» **Prompt**: Within the data that follows, how many lines carry the string "scene"? Give the number alone.

-- start of Data segment --

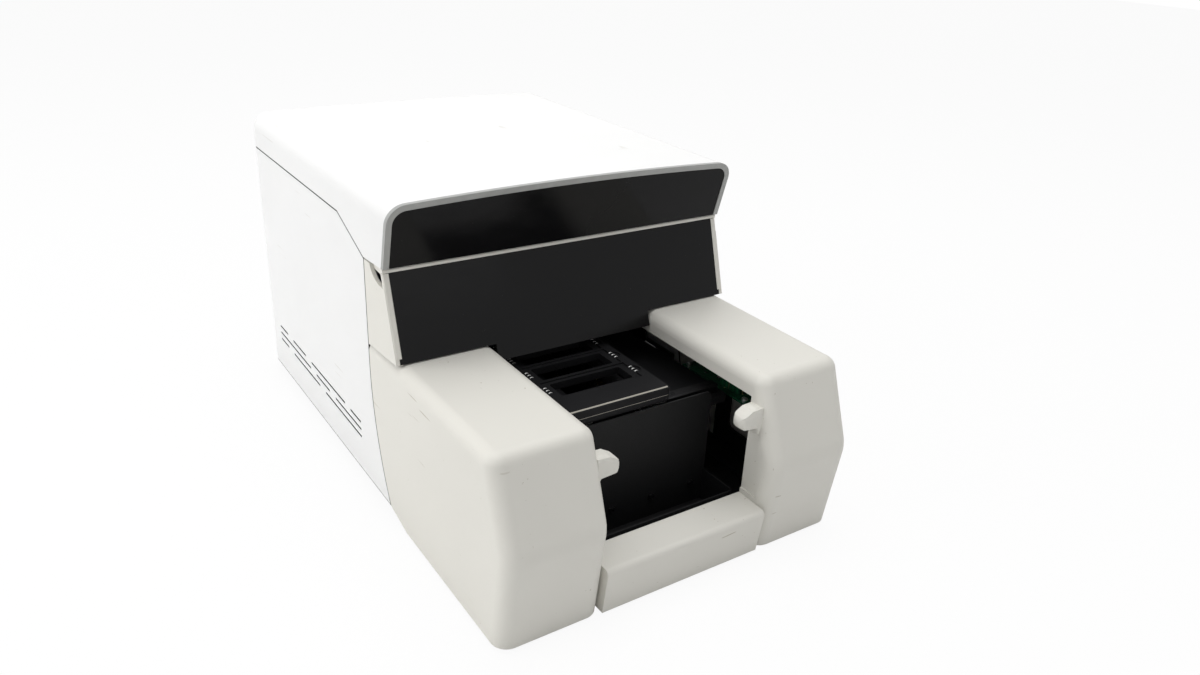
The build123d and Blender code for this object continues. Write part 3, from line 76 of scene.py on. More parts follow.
# %% Camera
camera_place = Vector((-382.5, -674.3, 460.0)) * mm
camera_yaw, camera_pitch, camera_roll = radians(34.72), radians(24.79), radians(2.97)
sensor_width = 36.0
focal_share = 957.5 / 1200          # focal length over the picture's width


def camera_turn(yaw, pitch, roll):
    """The camera's axes, as the columns of a turn: right, up and backwards."""
    ahead = Vector((sin(yaw) * cos(pitch), cos(yaw) * cos(pitch), -sin(pitch)))
    level = Vector((cos(yaw), -sin(yaw), 0.0))
    over = level.cross(ahead)
    right = cos(roll) * level + sin(roll) * over
    up = cos(roll) * over - sin(roll) * level
    return Matrix((right, up, -ahead)).transposed()


lens = bpy.data.cameras.new("studio_camera")
lens.sensor_width = sensor_width
lens.lens = sensor_width * focal_share
lens.clip_start = 0.01
studio_camera = link_object("studio_camera", lens)
studio_camera.matrix_world = (Matrix.Translation(camera_place)
                              @ camera_turn(camera_yaw, camera_pitch, camera_roll).to_4x4())
bpy.context.scene.camera = studio_camera
print("lens:", round(lens.lens, 2), "mm")

# %% [markdown]
# ## Maths and nodes
# A finish and a repeating pattern are both graphs of nodes. To keep them readable,
# one small class stands for a socket: adding or multiplying two of them adds a Math
# node. One method of a second class makes every other kind of node.

# %% Values that add their own Math nodes


class Value:
    """A number in a graph; arithmetic and comparisons on it add Math nodes."""

    def __init__(self, graph, socket):
        self.graph, self.socket = graph, socket

    def maths(self, operation, *inputs):
        """A Math node on these inputs, or on this number alone."""
        made = self.graph.node("ShaderNodeMath", {"operation": operation},
                               dict(enumerate(inputs or (self,))))
        return Value(self.graph, made.outputs[0])

    def __add__(self, other):
        return self.maths("ADD", self, other)

    def __sub__(self, other):
        return self.maths("SUBTRACT", self, other)

    def __rsub__(self, other):
        return self.maths("SUBTRACT", other, self)

    def __mul__(self, other):
        return self.maths("MULTIPLY", self, other)

    def __truediv__(self, other):
        return self.maths("DIVIDE", self, other)

    def __abs__(self):
        return self.maths("ABSOLUTE")

    def __gt__(self, other):
        return self.maths("GREATER_THAN", self, other)

    def __lt__(self, other):
        return self.maths("LESS_THAN", self, other)

    def least(self, other):
        return self.maths("MINIMUM", self, other)

    def most(self, other):
        return self.maths("MAXIMUM", self, other)

    def ramp(self, low, high):
        """0 below low, 1 above high, with a smooth rise between."""
        made = self.graph.node("ShaderNodeMapRange", {"interpolation_type": "SMOOTHSTEP"},
                               {"Value": self, "From Min": low, "From Max": high})
        return Value(self.graph, made.outputs[0])

    __radd__ = __add__
    __rmul__ = __mul__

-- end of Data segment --

» **Answer below**: 2